Even though my divorce wasn't "busted," I am still a success. I am choosing not to pursue the R/M anymore because I just don't want to be with someone who can do what he has done to me. Who knows what will happen in the future. All I know now, is that I want to have fun, be happy, live life, be young. I don't want/need X to be happy. So far from it. And I am so, so proud of myself for being able to say that and truly believe it.
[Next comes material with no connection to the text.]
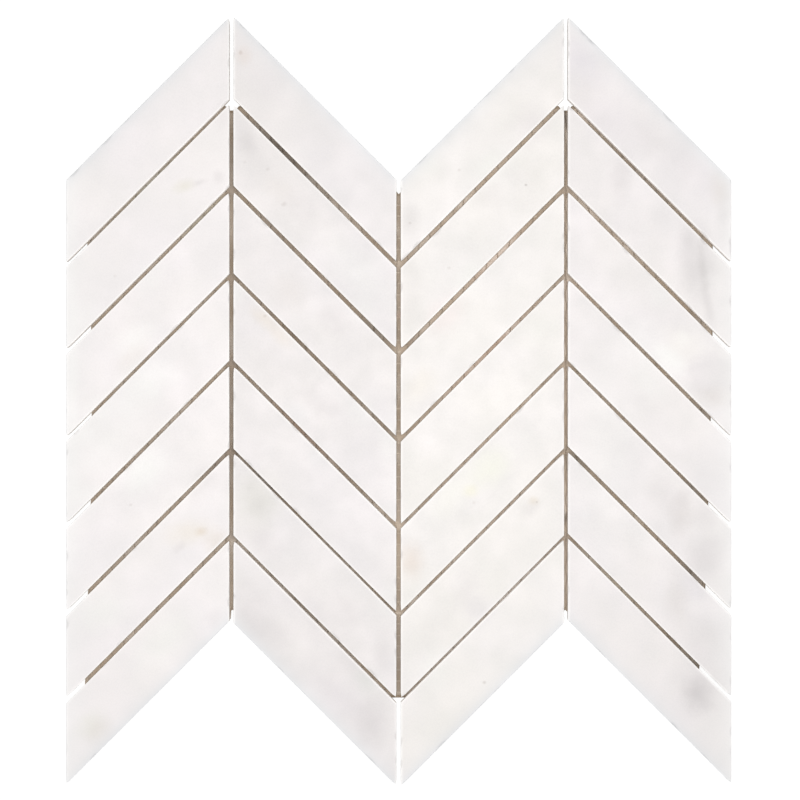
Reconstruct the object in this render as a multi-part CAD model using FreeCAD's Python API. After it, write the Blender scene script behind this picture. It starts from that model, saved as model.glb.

Thanks to Michelle, thanks to everyone on the boards for helping me through this tough time. I will always be grateful and I hope people reading this will see that happiness, true inner happiness, is the most important thing in a relationship, in any relationship. Without that, you're relying on the other person to make you happy. That's not what its about. So when everyone endlessly tells you to GAL and do things that make yourself happy, please take the advice. It is the best piece of advice that I have ever received.
Me: 25 years young H: 37 No Kids M: almost 3 years (anniv coming up Sept 25th) Together: 4years Bomb: June 12th, 2009
**LOVE WILL FIND A WAY FOR TWO FOOLS IN THE RAIN**
Beepee you sound so wonderful! And when I saw your friend request I was happy to add you. You are a beautiful woman and it is his very big loss.
I hope you keep posting here so we can keep up with you.
Me 45, H 46, S 23, M 26, Together 30, Bomb 6-2-08, S 6-19-08; H left 12-29-08. H home 12-09, Still MLC in 2012! Me- I have my big girl panties on. Bring it.